Now, about the concept of "Potentially Dangerous". I don't think it was justified in most cases, but regardless of that, it is important to all of us at any time, because what that classification did was say that the Government can arrest or jail people without any proof of wrongdoing, all the Government has to do is suspect or guess that this person might do something. And that, that is very, very dangerous! The Magna Carta in England in the Thirteenth Century was instituted specifically to stop this kind of thing, to stop Kings from simply arresting people just because they thought they might be opposed to their policies. To me, that's one of the most important things that our exhibit has uncovered.

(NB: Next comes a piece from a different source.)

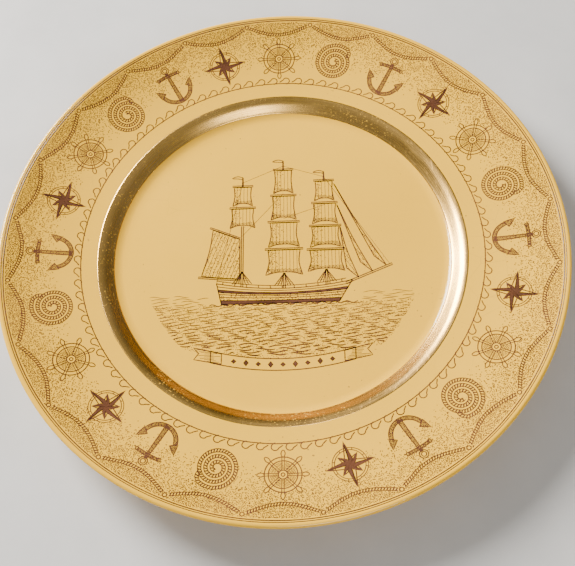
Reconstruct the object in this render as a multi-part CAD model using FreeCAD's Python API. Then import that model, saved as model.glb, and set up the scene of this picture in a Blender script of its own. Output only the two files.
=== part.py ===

The second thing is that just the fact that this happened is important for the people of the United States to know: I don't care whether they agree with us or don't agree with us, but it's important to be in the history books, and that's what the main goal of our exhibit and our project was about. Once it's known, then people can decide if it was justified or not justified, but the important thing is to make it part of the received standard History, because it actually was part of it.
Is there a lesson from this story for the days we live today?
Specific groups were being categorized on the basis of what they might do, and some of them were picked up and arrested: it happens every time, when people get scared. One of the things we need to remember is that it always begins with the Aliens, that’s what happened during World War II, with people that seem to have no rights: and then, if you aren't careful, it spreads to citizens, to all of us. Japanese Americans and Italian Americans who were born in the United States, US citizens, were interned as well as aliens, with no charges, no evidence, no proof against them of having done anything wrong or even intending to do anything wrong. So that's what can happen if these kinds of government measures go unchecked, and I'm afraid we might see it again: so what I would urge people to do is to be aware, to be awake and to be ready to protest and defend people or groups who are innocent!